As displays at an excellent free museum at the club explain, the Boxer Rebellion of 1900 interrupted supplies of Mongolian ponies and started the import of horses from Australia. In 1971 the club began to import Arabs, and the days of the gentleman owner-rider came to an end, as racing went professional. The skeleton of Silver Lining, the first horse to win HK$1 million ($170,000) in prize money is on display, and visitors can mount a mechanical horse used in jockey training.

Back up in the box, a generous buffet of local and western dishes keeps guests oscillating between a view of the foie gras and one of the finish line. The upper floors consume 30,000 lobsters and half a million oysters a season, while downstairs 135,000 bowls of won ton soup disappear.

Many a British expatriate departing in 1997 said Hong Kong would go to the dogs. They were nearly right.

ACCESS: Cathay Pacific has far and away the best service from Vancouver to Hong Kong, with two nonstop flights daily. There's decent leg room for regular racegoers, and beds for tycoons in business as well as first class. Call 604-606-8888 or see www.cathaypacific.ca/ .

Grey Lines Tours and Splendid Tours & Travel offer tours (called Come Horseracing Tour), which can be booked through hotels and through the Hong Kong Tourism Board's offices. They run twice weekly during the 78-meet, end-of-August-to-mid-June season and cost HK$460 ($78), including transport to the track, dinner, a HK$30 ($5) betting voucher, and discounts at the gift shop. See Discoverhongkong.com for more details.

For those who can't wait, races from Hong Kong's Sha Tin course are simulcast at Hastings Racecourse on Fridays or Saturdays from 10 p.m. to 3 a.m. or 4 a.m., and live racing in Vancouver begins Saturday (April 17).
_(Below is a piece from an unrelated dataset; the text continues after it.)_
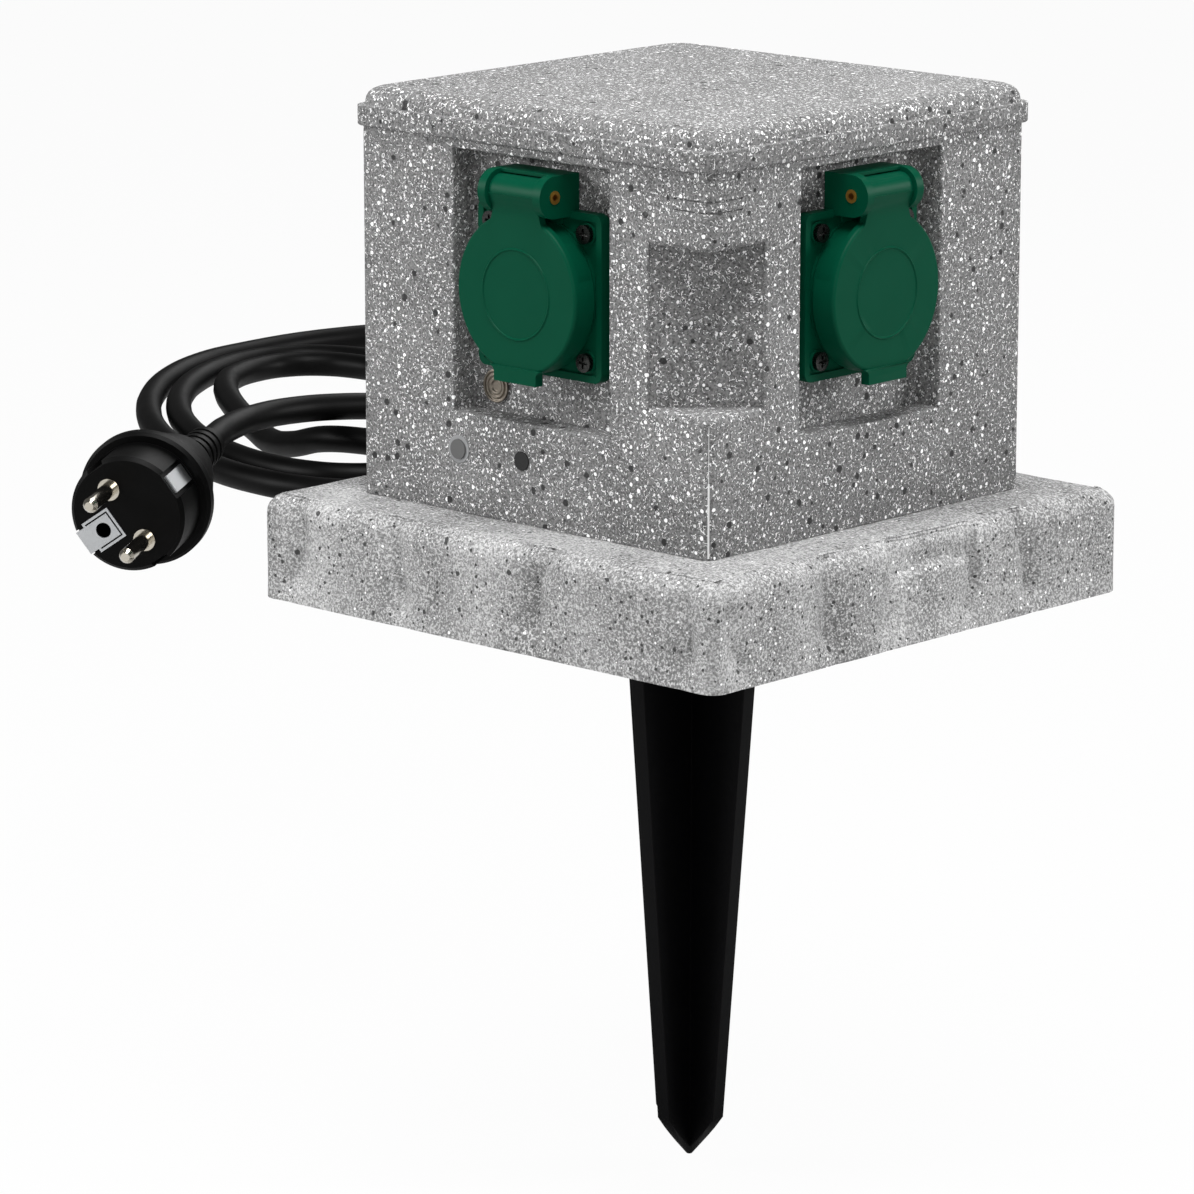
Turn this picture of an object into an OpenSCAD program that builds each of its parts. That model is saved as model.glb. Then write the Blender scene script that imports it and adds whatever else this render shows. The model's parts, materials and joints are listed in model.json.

See www.hastingsracecourse.com/ for details, or call 604-254-1631.

For pre-race reading--other than Lowan's Racing Booklet --consult China Races by Austin Coates (OUP Hong Kong, 1983), an entertaining history of horseracing in China, and Peking Picnic, the novel that made Ann Bridge a household name, quickly followed by 1934's The Ginger Griffin (reprinted OUP Hong Kong, 1985), a romance with plenty of horseracing set in 1920s Beijing.